Locate all lines in the data below that hold "names" and show them.

[DATA EXCERPT start]

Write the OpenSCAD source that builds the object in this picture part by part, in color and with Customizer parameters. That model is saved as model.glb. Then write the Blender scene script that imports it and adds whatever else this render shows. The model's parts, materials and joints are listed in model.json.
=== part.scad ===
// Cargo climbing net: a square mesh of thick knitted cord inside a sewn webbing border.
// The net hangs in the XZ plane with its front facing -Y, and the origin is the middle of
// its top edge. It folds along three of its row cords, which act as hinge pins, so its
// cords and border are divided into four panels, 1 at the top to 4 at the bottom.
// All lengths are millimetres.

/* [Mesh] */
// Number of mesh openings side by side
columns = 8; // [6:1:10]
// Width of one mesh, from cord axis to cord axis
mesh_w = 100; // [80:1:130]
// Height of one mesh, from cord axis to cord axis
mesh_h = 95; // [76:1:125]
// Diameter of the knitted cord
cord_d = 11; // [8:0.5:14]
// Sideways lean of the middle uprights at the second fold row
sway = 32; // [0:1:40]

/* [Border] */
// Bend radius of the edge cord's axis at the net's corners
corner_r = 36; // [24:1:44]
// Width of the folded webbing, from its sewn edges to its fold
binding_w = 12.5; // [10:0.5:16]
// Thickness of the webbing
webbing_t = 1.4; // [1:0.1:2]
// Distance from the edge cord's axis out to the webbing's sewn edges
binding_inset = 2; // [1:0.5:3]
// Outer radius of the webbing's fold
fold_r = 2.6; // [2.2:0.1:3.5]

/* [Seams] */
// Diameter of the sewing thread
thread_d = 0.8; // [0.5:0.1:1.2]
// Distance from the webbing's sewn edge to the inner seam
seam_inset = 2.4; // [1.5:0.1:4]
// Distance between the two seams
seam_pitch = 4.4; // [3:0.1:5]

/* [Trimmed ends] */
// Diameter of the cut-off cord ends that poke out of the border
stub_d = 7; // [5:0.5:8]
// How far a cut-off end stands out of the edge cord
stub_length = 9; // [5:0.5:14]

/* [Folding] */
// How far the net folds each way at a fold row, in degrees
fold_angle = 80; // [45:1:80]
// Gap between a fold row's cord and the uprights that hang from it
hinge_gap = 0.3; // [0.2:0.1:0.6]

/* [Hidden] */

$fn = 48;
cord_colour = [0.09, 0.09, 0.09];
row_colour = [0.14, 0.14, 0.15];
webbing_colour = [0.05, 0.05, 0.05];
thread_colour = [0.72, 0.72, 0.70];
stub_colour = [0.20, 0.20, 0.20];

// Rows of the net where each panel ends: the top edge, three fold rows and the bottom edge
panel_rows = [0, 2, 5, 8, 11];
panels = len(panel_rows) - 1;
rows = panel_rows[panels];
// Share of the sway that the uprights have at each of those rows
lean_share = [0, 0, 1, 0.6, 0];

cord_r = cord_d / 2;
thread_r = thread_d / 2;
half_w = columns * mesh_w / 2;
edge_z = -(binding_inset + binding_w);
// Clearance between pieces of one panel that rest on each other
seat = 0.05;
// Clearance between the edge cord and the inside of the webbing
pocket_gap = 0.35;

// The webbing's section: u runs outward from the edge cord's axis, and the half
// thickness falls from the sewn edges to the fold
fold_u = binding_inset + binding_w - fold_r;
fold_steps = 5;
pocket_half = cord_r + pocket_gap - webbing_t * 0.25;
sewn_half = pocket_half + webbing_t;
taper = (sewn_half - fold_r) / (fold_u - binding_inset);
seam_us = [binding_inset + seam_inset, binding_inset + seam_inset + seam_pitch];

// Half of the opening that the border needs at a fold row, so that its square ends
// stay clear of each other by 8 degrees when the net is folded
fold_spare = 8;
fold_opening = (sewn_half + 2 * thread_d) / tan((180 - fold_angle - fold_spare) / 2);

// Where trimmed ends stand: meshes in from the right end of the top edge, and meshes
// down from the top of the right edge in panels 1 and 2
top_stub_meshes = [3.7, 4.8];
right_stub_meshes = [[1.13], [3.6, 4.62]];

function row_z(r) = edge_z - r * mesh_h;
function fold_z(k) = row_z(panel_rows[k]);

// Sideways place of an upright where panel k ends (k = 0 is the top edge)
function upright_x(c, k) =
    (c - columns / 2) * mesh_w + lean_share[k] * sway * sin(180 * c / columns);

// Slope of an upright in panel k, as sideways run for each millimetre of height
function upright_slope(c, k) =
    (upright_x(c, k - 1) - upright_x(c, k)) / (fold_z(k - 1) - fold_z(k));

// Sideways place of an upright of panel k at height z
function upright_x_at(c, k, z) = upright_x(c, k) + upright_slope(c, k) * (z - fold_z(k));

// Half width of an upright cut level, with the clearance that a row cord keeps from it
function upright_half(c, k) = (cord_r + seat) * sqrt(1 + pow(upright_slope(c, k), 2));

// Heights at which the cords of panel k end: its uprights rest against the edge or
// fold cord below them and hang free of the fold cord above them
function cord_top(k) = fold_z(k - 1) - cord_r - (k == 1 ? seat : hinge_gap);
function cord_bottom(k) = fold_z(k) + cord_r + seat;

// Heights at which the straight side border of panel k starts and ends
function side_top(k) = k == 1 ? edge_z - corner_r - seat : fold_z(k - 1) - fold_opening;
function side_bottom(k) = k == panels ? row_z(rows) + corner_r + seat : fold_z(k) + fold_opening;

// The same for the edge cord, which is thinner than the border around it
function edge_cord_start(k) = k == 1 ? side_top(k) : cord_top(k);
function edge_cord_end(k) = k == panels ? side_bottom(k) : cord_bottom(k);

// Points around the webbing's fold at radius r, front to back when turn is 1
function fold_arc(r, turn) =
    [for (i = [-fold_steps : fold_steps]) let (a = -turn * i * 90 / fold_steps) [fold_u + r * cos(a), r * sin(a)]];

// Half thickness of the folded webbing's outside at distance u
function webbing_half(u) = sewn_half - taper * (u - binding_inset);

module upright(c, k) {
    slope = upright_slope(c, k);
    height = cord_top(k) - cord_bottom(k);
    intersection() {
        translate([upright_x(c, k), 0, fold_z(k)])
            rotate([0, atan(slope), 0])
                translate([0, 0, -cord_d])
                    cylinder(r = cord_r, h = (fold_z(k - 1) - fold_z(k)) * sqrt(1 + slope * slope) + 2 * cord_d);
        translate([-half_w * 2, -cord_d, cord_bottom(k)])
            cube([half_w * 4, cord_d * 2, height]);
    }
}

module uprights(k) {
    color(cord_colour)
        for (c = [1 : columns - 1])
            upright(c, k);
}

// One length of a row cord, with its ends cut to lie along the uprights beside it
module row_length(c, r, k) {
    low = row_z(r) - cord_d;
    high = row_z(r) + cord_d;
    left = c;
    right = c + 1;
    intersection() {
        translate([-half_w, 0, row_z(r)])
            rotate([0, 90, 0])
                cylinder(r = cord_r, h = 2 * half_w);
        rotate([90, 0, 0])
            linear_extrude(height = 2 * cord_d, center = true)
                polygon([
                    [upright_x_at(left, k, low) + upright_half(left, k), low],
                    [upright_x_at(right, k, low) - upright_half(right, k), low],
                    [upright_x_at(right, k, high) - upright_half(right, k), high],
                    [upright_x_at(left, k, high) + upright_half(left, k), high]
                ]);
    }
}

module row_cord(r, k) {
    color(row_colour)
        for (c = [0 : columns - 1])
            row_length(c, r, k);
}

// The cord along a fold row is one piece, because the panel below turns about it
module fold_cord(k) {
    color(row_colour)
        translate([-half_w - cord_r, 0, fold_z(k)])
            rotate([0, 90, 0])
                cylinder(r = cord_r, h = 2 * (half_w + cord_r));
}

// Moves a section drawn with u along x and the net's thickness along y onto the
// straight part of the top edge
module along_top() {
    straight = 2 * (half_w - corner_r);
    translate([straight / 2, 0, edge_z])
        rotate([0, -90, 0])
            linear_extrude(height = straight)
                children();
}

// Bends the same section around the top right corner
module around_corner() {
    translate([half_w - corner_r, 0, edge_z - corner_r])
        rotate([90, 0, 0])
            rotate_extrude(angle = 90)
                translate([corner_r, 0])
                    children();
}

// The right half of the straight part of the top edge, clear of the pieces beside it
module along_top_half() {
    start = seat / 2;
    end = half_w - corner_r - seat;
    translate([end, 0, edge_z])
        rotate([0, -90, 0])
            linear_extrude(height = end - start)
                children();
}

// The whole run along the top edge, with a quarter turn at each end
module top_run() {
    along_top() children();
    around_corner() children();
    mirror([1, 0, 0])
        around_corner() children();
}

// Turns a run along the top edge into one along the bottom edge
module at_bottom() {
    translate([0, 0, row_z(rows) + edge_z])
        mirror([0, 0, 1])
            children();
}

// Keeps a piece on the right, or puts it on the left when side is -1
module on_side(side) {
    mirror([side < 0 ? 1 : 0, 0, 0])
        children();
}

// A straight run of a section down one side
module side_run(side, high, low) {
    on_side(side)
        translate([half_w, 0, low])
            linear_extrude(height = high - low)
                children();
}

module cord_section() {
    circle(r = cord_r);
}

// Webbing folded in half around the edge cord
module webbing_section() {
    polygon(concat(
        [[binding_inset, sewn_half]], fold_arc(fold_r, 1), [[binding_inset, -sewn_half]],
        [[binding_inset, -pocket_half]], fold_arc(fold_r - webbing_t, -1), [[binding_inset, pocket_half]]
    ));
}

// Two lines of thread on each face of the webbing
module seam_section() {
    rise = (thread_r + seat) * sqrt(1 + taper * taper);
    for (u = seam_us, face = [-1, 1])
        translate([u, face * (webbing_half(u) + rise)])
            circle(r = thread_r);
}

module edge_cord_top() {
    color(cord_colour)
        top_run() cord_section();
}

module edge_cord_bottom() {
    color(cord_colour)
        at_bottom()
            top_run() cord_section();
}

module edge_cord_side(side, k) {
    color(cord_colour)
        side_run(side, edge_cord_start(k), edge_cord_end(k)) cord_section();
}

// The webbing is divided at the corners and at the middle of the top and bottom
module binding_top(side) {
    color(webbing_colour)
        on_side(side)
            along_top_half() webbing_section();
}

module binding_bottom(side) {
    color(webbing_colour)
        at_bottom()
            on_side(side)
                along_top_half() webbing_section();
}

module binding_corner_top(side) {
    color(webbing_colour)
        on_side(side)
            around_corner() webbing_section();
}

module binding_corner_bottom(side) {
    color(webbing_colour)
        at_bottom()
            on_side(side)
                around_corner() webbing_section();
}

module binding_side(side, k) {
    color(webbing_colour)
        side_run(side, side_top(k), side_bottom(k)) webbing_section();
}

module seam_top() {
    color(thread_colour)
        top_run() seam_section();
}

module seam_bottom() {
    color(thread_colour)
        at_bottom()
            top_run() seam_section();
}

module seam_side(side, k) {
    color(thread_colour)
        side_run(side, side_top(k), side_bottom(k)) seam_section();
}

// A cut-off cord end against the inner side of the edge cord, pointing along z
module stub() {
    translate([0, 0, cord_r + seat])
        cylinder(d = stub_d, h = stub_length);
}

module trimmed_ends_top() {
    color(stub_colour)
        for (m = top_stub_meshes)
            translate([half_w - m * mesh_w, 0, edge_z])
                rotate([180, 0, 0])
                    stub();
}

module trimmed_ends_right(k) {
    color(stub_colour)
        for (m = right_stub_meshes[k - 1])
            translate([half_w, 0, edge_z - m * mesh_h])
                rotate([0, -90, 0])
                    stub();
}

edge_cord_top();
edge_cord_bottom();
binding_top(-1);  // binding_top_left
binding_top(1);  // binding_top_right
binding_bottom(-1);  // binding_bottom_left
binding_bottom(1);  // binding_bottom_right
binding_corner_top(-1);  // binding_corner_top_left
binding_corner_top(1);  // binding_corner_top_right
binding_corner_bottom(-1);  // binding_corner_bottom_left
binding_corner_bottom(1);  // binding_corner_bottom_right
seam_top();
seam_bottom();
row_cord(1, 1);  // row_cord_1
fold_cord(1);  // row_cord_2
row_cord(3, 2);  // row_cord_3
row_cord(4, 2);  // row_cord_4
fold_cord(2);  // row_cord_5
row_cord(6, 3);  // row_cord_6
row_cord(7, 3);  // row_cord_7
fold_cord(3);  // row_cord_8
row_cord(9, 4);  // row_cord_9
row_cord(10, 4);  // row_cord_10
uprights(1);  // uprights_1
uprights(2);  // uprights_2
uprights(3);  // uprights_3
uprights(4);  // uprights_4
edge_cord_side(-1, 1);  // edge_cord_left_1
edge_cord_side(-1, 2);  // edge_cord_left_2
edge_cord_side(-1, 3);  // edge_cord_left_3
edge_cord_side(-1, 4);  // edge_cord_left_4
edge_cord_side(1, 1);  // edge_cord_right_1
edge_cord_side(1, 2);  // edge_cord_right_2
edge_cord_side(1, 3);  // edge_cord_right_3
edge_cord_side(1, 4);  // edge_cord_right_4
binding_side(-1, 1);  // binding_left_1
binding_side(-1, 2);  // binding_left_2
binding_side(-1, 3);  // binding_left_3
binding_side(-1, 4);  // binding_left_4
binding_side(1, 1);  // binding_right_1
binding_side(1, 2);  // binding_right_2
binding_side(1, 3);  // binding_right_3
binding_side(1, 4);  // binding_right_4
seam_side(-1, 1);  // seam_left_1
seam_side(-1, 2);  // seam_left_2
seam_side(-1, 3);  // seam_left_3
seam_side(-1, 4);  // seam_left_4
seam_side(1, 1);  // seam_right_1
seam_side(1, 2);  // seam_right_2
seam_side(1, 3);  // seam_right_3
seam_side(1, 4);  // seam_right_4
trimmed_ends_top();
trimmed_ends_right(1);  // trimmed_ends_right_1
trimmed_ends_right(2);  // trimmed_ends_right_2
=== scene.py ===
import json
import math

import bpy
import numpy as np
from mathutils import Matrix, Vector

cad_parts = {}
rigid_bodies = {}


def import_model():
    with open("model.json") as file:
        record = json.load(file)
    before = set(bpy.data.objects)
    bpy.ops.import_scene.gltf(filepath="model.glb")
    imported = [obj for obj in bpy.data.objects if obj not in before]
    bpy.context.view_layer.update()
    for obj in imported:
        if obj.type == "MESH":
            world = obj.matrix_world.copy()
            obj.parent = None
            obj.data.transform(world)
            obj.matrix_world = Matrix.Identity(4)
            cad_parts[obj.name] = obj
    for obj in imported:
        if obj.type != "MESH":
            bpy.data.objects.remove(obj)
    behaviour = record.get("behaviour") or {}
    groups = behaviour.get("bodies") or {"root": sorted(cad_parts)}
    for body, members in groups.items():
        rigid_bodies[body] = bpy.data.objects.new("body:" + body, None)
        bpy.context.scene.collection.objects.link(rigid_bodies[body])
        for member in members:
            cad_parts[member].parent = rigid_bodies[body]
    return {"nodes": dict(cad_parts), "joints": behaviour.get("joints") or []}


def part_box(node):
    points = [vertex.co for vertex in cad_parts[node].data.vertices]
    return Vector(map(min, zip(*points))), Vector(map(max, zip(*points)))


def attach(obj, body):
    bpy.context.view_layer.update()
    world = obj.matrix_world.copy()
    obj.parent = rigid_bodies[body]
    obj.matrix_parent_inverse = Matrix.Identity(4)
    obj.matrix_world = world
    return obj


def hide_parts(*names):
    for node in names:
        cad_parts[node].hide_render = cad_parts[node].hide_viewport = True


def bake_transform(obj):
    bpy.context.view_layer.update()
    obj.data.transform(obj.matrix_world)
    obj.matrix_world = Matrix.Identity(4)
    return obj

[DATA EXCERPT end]

• RESPONSE TO THIS TASK:
def hide_parts(*names):
    for node in names:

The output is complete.